◆ **DATA BLOCK**
------------------------------------------------
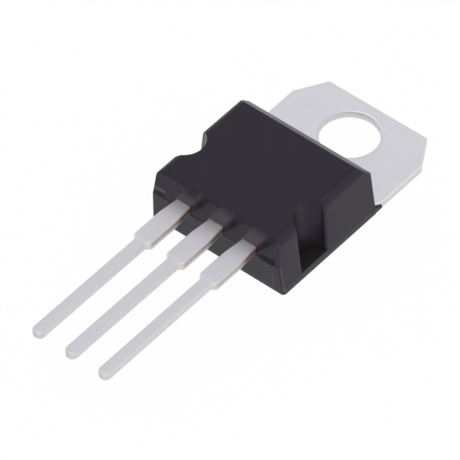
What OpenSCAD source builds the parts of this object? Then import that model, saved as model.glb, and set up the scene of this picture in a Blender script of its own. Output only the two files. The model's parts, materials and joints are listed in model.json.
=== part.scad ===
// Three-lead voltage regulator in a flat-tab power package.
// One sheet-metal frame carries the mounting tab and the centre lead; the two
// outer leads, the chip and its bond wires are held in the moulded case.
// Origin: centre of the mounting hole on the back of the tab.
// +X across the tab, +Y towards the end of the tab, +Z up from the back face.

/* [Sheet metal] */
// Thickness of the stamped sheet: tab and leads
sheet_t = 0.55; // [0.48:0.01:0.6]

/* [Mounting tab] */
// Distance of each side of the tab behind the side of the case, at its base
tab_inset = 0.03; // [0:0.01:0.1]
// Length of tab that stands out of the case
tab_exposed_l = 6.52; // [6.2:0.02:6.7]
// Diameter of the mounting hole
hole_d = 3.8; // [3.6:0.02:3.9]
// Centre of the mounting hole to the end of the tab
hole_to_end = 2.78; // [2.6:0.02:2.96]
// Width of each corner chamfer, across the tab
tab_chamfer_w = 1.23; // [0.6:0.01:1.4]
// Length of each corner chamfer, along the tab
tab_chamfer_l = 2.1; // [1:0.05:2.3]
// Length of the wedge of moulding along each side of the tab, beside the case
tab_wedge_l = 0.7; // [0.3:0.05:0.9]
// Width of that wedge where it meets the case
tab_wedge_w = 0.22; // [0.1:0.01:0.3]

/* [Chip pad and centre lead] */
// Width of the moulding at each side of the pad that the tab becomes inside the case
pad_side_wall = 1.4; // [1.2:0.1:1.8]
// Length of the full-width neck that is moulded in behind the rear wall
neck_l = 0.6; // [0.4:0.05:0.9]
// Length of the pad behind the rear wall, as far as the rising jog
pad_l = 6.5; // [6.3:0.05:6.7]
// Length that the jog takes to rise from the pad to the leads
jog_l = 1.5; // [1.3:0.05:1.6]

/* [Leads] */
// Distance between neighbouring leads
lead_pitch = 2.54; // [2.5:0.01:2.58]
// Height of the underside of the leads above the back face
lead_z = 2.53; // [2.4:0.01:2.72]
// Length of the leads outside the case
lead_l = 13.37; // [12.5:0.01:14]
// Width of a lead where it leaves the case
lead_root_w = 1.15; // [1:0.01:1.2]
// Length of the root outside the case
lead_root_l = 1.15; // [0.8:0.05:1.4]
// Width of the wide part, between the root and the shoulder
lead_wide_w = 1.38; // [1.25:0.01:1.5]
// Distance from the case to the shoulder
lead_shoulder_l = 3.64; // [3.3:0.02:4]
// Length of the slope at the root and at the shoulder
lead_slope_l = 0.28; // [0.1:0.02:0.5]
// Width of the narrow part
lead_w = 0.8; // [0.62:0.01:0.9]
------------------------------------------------
◆ **WRITTEN PROBLEM**
Print back all the lines verbatim.

◆ **RESULT OF THE EXERCISE**
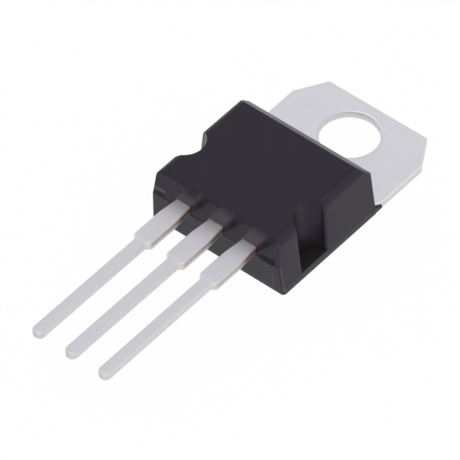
What OpenSCAD source builds the parts of this object? Then import that model, saved as model.glb, and set up the scene of this picture in a Blender script of its own. Output only the two files. The model's parts, materials and joints are listed in model.json.
=== part.scad ===
// Three-lead voltage regulator in a flat-tab power package.
// One sheet-metal frame carries the mounting tab and the centre lead; the two
// outer leads, the chip and its bond wires are held in the moulded case.
// Origin: centre of the mounting hole on the back of the tab.
// +X across the tab, +Y towards the end of the tab, +Z up from the back face.

/* [Sheet metal] */
// Thickness of the stamped sheet: tab and leads
sheet_t = 0.55; // [0.48:0.01:0.6]

/* [Mounting tab] */
// Distance of each side of the tab behind the side of the case, at its base
tab_inset = 0.03; // [0:0.01:0.1]
// Length of tab that stands out of the case
tab_exposed_l = 6.52; // [6.2:0.02:6.7]
// Diameter of the mounting hole
hole_d = 3.8; // [3.6:0.02:3.9]
// Centre of the mounting hole to the end of the tab
hole_to_end = 2.78; // [2.6:0.02:2.96]
// Width of each corner chamfer, across the tab
tab_chamfer_w = 1.23; // [0.6:0.01:1.4]
// Length of each corner chamfer, along the tab
tab_chamfer_l = 2.1; // [1:0.05:2.3]
// Length of the wedge of moulding along each side of the tab, beside the case
tab_wedge_l = 0.7; // [0.3:0.05:0.9]
// Width of that wedge where it meets the case
tab_wedge_w = 0.22; // [0.1:0.01:0.3]

/* [Chip pad and centre lead] */
// Width of the moulding at each side of the pad that the tab becomes inside the case
pad_side_wall = 1.4; // [1.2:0.1:1.8]
// Length of the full-width neck that is moulded in behind the rear wall
neck_l = 0.6; // [0.4:0.05:0.9]
// Length of the pad behind the rear wall, as far as the rising jog
pad_l = 6.5; // [6.3:0.05:6.7]
// Length that the jog takes to rise from the pad to the leads
jog_l = 1.5; // [1.3:0.05:1.6]

/* [Leads] */
// Distance between neighbouring leads
lead_pitch = 2.54; // [2.5:0.01:2.58]
// Height of the underside of the leads above the back face
lead_z = 2.53; // [2.4:0.01:2.72]
// Length of the leads outside the case
lead_l = 13.37; // [12.5:0.01:14]
// Width of a lead where it leaves the case
lead_root_w = 1.15; // [1:0.01:1.2]
// Length of the root outside the case
lead_root_l = 1.15; // [0.8:0.05:1.4]
// Width of the wide part, between the root and the shoulder
lead_wide_w = 1.38; // [1.25:0.01:1.5]
// Distance from the case to the shoulder
lead_shoulder_l = 3.64; // [3.3:0.02:4]
// Length of the slope at the root and at the shoulder
lead_slope_l = 0.28; // [0.1:0.02:0.5]
// Width of the narrow part
lead_w = 0.8; // [0.62:0.01:0.9]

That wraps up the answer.